▶ TASK OBJECTIVE
Copy every line, leaving nothing out and adding nothing.

§

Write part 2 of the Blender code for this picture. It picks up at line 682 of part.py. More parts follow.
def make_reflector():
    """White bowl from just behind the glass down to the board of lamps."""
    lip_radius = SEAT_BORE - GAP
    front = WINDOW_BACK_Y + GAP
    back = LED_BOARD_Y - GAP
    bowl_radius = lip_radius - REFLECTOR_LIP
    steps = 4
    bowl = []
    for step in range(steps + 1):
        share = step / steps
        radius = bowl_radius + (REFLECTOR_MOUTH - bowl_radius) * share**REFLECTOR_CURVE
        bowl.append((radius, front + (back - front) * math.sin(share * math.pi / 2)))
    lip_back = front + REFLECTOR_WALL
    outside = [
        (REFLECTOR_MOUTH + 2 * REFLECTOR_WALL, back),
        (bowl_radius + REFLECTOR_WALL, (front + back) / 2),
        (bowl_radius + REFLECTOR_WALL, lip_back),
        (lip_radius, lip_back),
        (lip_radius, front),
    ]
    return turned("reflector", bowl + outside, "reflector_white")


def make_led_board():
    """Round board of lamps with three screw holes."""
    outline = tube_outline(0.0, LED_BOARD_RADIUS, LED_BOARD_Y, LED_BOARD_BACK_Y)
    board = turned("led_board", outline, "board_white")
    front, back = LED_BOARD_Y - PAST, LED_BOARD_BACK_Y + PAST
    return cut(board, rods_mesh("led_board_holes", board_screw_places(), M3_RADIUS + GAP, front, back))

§

▶ EXERCISE OUTPUT
Write part 2 of the Blender code for this picture. It picks up at line 682 of part.py. More parts follow.
def make_reflector():
    """White bowl from just behind the glass down to the board of lamps."""
    lip_radius = SEAT_BORE - GAP
    front = WINDOW_BACK_Y + GAP
    back = LED_BOARD_Y - GAP
    bowl_radius = lip_radius - REFLECTOR_LIP
    steps = 4
    bowl = []
    for step in range(steps + 1):
        share = step / steps
        radius = bowl_radius + (REFLECTOR_MOUTH - bowl_radius) * share**REFLECTOR_CURVE
        bowl.append((radius, front + (back - front) * math.sin(share * math.pi / 2)))
    lip_back = front + REFLECTOR_WALL
    outside = [
        (REFLECTOR_MOUTH + 2 * REFLECTOR_WALL, back),
        (bowl_radius + REFLECTOR_WALL, (front + back) / 2),
        (bowl_radius + REFLECTOR_WALL, lip_back),
        (lip_radius, lip_back),
        (lip_radius, front),
    ]
    return turned("reflector", bowl + outside, "reflector_white")


def make_led_board():
    """Round board of lamps with three screw holes."""
    outline = tube_outline(0.0, LED_BOARD_RADIUS, LED_BOARD_Y, LED_BOARD_BACK_Y)
    board = turned("led_board", outline, "board_white")
    front, back = LED_BOARD_Y - PAST, LED_BOARD_BACK_Y + PAST
    return cut(board, rods_mesh("led_board_holes", board_screw_places(), M3_RADIUS + GAP, front, back))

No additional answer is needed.